How could state highway engineers have underestimated the cost of Culpeper’s Western Outer Loop, a project that has been in the works for 10 years, by $8 million?

That is the question county officials and taxpayers are asking after it became public last week that what the Virginia Department of Transportation said would be a $14.8 million project at the beginning of 2013 now suddenly has a $23 million price tag.

“I was floored and extremely disappointed when I found out,” said Culpeper County Administrator Frank Bossio. “The last figure we heard was $14.8 million, give or take a little.”

That “little,” first reported to be $3 million, is in effect $8 million, and county officials are not only concerned about the astronomical increase but also angered by the way the VDOT handled the situation.

“Knowing in December that the project was going to be $8 million over estimates, why did VDOT continue to spend money buying right-of-way for an under-funded road without notifying the county?” asked Supervisor Sue Hansohn, in whose district the much-needed road would be located.

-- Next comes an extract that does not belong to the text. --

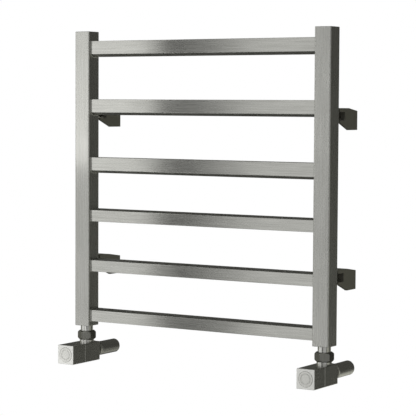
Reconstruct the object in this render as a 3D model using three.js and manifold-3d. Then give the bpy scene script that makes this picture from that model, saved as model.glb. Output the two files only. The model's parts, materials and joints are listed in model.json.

In mid-January, Rinker Design Associates began sending out purchase proposals for the 33 parcels that would be necessary to build the 1.6-mile stretch of highway to connect Ira Hoffman Lane with the Sperryville Pike.

According to RDA’s senior right-of-way agent, Jimmy Street, five of those parcels have already been purchased. Then, after the county was informed of the almost 60 percent price estimate increase, negotiations with other property owners were halted.

“I was told that engineers needed about $2 million more in fill dirt and that there were some bridging upgrades needed at Balds Run,” Bossio said.

But the county administrator couldn’t believe that the other $6 million was going to a single bridge upgrade, especially when bridging costs had already been built into the project.

“It’s dumbfounding to me,” said former Board of Supervisors Chairman John Coates, a retired VDOT employee. “I was hoping to see this road in my lifetime, but now I’m not so sure.”

Coates was one of the architects of the outer loop system, which, when ultimately completed, will move traffic around the west side of the town of Culpeper from U.S. 29 North at Inlet to U.S. 29 South near the Agricultural Enterprises. State Route 784 is the second leg of the bypass.

“Are [VDOT officials] trying to scratch this project and move the funds to a different project?” Coates asked. “I find it hard to believe that they would get to this point with inadequate funds.”

“This point” is 10 years and about $1.75 million tax dollars spent on design and engineering studies and right-of-way purchases. Culpeper County taxpayers have come up with $8 million in revenue-sharing funds that the state has matched.

Culpeper official shad hoped to build the road before the next wave of residential growth strikes. Now they fear that years of comprehensive planning efforts and a decade of saving up revenue-sharing dollars may go down the drain.

“We [the supervisors] and staff worked with VDOT on this from Day 1,” Coates said. “In all the years I worked at VDOT, I have never seen a project underestimated by this much. Someone dropped the ball.”

VDOT Culpeper District Assistant Administrator Brent Sprinkel could not explain exactly how the project’s estimated cost rose by $8 million, other than to point to the need for extra fill dirt and revamped bridge requirements.

“The problems were not identified until the right-of-way phase,” Sprinkel said. “We hired a consultant early on and that’s where the initial estimates came from.”

Despite the enormous shortfall (the county would have to make up $4 million and the state would come up with the same amount), Sprinkel has not given up on the project.

“We’re still looking for ways to slash costs,” Sprinkel said.

He would not say, however, what cuts might be made.

“I’d rather not speculate,” he said. “We’re looking at reasonable alternatives.”

The outer loop bypass was designed as a two-lane highway built within a four-lane right-of-way, which would allow for later widening. It will span Balds Run, a five-foot wide stream, and one of its smaller tributaries.

Sprinkel said that initially a bridge was planned over Balds Run, but that was changed to a large culvert several years ago.

Culpeper Mayor Chip Coleman (the town is also putting money into this project) said that he too was in shock, especially after construction costs for the inner loop, which also required much fill dirt and the fording of Balds Run a mile downstream, came in $1 million under estimates.

Sprinkel is scheduled to appear before the Board of Supervisors Tuesday to explain what has happened to a project that was, according to VDOT, on schedule and within budget less than six months ago.